Entries with model source code
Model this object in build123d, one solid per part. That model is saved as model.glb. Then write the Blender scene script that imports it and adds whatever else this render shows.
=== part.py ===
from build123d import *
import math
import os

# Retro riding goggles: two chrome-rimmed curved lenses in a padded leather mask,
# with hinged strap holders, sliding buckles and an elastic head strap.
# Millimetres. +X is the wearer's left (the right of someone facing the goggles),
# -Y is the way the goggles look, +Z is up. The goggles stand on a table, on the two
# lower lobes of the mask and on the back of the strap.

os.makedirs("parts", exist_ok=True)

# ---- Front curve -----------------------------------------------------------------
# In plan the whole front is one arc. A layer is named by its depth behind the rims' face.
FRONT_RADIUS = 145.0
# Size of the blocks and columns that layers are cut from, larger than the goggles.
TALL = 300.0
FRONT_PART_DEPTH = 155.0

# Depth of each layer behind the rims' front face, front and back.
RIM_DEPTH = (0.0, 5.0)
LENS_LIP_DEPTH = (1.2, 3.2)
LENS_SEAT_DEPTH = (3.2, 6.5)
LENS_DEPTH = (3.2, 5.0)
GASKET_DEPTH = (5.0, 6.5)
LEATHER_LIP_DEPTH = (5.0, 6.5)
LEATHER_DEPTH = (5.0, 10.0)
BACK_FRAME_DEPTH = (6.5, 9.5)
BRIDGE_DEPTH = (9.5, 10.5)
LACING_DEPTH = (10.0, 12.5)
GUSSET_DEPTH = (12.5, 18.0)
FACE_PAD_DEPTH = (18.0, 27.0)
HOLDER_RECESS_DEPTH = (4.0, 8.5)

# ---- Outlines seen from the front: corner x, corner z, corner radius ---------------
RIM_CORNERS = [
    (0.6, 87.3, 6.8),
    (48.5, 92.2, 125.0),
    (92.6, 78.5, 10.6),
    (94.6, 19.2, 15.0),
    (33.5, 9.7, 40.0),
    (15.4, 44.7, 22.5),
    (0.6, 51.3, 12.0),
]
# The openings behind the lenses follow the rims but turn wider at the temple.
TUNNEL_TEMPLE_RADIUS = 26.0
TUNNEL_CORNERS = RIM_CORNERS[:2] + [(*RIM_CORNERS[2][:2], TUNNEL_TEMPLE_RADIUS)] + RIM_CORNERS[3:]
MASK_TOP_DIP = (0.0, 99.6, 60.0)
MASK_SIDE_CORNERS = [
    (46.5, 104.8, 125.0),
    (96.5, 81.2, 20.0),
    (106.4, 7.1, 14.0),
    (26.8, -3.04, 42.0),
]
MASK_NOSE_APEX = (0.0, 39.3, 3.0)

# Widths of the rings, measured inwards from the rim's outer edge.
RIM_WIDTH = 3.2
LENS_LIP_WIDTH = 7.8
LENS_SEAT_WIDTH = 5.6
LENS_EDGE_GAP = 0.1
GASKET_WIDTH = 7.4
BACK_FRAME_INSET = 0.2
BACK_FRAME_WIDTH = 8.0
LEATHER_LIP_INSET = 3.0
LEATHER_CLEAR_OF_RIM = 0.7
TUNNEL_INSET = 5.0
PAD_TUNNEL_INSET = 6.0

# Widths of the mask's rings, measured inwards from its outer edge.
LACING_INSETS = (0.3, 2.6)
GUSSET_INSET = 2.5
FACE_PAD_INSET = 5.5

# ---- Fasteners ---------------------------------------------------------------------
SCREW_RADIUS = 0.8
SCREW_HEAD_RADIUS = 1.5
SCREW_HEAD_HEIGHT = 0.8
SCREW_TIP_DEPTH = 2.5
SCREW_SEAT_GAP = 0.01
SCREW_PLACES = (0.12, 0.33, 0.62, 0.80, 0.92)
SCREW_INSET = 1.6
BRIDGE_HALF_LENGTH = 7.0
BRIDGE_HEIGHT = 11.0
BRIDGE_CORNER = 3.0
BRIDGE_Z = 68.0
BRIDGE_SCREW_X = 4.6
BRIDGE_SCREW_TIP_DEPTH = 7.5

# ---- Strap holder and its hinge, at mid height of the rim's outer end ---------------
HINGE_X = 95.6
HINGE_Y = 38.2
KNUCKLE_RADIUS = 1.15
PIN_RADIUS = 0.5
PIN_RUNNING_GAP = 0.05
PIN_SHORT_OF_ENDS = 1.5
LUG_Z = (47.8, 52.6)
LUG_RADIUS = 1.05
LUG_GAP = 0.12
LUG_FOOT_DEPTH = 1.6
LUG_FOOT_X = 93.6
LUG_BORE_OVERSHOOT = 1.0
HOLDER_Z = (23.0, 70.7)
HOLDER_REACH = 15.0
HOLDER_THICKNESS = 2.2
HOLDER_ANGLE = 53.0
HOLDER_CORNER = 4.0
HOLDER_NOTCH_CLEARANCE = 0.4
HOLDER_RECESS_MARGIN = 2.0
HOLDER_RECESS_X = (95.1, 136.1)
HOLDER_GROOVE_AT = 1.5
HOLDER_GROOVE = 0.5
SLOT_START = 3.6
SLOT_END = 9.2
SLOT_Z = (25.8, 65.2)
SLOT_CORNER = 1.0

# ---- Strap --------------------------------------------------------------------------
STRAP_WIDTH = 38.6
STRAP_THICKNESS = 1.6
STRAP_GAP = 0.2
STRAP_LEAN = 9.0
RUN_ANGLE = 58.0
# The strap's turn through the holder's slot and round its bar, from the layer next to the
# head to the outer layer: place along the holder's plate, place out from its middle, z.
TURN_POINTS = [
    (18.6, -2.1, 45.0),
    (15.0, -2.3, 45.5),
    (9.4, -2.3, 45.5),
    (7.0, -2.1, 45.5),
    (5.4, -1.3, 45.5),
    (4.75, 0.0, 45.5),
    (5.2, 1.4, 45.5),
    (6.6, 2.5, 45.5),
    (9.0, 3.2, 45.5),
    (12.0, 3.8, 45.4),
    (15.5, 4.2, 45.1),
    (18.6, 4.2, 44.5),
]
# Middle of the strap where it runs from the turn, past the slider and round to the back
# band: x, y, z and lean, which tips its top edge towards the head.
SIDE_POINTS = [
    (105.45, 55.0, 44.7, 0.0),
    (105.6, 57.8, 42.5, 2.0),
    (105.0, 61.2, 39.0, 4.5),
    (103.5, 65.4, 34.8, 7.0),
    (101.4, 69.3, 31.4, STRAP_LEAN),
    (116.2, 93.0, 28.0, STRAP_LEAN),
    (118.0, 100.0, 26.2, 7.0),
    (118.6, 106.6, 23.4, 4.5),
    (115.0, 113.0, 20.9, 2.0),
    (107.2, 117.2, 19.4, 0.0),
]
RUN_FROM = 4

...

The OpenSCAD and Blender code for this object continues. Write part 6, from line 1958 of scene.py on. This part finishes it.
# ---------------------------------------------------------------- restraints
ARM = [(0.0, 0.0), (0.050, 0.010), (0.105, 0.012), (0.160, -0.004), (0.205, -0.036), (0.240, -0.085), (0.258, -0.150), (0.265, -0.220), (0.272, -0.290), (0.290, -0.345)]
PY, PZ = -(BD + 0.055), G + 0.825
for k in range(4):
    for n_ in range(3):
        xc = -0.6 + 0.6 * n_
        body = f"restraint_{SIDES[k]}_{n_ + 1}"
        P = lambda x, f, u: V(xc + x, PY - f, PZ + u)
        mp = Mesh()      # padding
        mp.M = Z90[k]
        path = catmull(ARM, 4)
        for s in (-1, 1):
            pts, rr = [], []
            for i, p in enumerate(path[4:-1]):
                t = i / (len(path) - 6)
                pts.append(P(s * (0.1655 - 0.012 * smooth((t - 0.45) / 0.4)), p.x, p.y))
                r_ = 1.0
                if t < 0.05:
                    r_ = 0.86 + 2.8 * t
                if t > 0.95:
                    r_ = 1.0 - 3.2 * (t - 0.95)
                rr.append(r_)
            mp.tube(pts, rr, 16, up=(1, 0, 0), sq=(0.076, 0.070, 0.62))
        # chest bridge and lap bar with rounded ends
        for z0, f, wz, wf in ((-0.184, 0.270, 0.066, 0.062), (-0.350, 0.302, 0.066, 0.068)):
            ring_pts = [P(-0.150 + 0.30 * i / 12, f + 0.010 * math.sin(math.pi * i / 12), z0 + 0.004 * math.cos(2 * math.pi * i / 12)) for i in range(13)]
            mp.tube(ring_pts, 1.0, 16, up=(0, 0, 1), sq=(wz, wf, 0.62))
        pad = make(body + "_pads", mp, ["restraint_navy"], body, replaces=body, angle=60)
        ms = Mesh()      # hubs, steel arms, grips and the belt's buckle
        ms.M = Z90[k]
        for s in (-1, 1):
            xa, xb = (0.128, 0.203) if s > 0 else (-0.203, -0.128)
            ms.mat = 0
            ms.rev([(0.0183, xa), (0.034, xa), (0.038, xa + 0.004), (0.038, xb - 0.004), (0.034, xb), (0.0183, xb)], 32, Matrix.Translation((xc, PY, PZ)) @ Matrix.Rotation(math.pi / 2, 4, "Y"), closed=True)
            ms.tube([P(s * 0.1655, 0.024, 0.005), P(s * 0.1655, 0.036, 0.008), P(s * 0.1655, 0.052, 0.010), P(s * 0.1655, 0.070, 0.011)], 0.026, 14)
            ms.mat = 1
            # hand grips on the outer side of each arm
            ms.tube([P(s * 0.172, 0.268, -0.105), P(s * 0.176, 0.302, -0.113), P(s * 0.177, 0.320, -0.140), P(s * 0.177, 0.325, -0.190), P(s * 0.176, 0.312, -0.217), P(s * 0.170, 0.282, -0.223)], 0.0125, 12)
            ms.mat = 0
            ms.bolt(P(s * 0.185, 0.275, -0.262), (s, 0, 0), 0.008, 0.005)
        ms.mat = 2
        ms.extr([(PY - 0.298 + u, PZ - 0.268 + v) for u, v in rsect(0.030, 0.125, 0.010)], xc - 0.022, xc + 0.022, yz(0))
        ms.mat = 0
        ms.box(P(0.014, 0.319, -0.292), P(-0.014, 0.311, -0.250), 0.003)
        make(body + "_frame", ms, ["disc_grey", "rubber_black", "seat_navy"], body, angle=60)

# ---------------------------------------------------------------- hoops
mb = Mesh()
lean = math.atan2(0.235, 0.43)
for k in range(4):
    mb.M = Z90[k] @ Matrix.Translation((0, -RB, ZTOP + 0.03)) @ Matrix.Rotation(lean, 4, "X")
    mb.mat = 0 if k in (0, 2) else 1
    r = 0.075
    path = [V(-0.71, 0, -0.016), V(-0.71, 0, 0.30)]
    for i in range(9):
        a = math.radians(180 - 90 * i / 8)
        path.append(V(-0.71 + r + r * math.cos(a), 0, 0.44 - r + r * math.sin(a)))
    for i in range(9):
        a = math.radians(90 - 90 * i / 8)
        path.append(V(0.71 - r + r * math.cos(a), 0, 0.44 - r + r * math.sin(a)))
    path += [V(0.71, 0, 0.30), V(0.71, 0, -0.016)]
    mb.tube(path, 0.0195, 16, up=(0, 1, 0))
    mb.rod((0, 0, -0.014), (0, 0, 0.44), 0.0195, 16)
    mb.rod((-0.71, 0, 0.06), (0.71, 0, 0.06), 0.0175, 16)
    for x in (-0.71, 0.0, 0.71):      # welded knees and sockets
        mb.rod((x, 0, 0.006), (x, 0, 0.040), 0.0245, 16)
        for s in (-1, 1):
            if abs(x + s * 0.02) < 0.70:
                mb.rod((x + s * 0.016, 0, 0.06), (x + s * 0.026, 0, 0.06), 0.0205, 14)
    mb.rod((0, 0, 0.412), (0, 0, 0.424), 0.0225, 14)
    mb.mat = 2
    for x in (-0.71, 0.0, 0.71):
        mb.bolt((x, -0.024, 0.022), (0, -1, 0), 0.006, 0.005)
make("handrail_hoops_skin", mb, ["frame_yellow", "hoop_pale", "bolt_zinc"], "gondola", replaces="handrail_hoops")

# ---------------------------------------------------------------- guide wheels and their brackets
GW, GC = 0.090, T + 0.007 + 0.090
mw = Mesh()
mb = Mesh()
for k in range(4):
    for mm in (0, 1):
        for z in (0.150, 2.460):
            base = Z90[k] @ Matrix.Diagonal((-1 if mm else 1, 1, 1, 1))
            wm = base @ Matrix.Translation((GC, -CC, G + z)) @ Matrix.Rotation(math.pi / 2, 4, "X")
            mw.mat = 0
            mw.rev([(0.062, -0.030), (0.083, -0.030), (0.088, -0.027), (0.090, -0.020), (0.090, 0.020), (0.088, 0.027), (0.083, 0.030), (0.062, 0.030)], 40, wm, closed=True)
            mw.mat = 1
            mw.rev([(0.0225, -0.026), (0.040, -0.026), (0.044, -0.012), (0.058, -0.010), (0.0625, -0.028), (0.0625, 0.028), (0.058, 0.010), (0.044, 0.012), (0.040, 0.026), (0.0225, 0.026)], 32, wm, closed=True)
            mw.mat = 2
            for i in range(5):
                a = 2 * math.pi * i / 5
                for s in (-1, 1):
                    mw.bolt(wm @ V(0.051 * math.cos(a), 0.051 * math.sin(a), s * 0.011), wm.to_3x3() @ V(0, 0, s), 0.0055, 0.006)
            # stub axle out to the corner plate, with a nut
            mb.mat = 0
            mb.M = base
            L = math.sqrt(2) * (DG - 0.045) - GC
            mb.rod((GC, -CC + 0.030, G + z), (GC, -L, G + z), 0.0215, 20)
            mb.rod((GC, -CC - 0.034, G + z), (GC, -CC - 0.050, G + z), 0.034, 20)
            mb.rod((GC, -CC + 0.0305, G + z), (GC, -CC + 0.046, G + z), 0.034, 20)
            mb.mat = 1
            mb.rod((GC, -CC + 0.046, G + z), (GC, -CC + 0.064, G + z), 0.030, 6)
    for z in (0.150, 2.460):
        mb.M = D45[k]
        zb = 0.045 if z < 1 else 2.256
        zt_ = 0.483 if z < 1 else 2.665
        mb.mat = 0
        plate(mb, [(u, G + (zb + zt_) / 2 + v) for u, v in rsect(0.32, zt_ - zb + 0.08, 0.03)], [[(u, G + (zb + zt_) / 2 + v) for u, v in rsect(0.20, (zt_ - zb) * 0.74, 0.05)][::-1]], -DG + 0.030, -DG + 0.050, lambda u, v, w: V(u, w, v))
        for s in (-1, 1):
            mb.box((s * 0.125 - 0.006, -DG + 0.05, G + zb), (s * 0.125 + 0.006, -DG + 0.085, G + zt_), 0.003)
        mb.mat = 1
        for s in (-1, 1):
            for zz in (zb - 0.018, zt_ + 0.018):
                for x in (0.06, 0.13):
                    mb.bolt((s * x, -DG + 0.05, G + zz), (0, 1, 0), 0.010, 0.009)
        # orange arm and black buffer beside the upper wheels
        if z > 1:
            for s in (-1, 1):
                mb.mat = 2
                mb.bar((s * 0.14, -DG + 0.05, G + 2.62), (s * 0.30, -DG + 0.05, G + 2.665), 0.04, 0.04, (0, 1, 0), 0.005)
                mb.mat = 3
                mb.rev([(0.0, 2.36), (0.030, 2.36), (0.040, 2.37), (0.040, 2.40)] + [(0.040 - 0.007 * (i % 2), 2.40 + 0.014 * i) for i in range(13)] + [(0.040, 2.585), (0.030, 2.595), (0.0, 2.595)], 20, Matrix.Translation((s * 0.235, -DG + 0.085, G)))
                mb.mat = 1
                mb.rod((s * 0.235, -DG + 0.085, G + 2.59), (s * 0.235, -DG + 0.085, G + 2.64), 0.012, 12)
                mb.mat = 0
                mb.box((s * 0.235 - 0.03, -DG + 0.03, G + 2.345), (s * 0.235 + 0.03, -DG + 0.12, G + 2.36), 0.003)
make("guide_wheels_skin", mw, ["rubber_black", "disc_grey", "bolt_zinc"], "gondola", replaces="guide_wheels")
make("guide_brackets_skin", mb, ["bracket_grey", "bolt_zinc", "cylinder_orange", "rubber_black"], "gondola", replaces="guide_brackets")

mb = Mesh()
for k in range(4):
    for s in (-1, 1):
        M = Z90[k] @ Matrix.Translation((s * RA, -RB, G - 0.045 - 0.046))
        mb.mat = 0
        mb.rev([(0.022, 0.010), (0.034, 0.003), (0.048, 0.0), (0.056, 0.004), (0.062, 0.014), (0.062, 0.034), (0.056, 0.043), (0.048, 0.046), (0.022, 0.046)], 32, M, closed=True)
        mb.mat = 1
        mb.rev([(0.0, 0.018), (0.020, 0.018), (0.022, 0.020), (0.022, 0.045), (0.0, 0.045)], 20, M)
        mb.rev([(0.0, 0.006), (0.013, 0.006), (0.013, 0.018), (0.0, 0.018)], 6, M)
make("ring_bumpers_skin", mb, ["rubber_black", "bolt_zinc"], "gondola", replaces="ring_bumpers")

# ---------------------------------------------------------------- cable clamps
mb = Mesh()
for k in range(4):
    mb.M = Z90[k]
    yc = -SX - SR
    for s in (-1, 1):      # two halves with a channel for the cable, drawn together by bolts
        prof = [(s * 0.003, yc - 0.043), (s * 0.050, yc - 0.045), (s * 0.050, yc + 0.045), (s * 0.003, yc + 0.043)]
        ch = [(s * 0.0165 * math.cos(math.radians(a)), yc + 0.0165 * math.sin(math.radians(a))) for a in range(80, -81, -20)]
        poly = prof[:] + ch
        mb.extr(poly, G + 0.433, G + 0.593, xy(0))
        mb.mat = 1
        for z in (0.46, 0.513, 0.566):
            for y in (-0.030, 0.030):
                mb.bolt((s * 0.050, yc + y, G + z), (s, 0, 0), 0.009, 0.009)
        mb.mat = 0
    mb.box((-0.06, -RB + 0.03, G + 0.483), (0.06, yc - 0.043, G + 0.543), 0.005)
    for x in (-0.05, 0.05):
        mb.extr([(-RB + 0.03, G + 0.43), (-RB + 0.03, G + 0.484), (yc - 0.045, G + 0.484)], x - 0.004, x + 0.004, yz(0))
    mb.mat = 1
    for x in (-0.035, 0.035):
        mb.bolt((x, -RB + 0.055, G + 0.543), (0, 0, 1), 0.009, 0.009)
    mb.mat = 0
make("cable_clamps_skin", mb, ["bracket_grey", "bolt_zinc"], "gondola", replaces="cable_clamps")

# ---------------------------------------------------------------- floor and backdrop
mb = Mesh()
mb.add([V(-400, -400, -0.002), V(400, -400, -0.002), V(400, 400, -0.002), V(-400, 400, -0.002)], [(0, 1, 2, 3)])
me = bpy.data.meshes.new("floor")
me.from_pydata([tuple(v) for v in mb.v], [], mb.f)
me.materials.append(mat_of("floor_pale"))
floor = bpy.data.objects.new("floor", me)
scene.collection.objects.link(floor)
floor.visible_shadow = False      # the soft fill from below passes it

_Request_: Find every line with "that" in the listing and state how many there are, nothing else.

_Solution for this exercise_: 2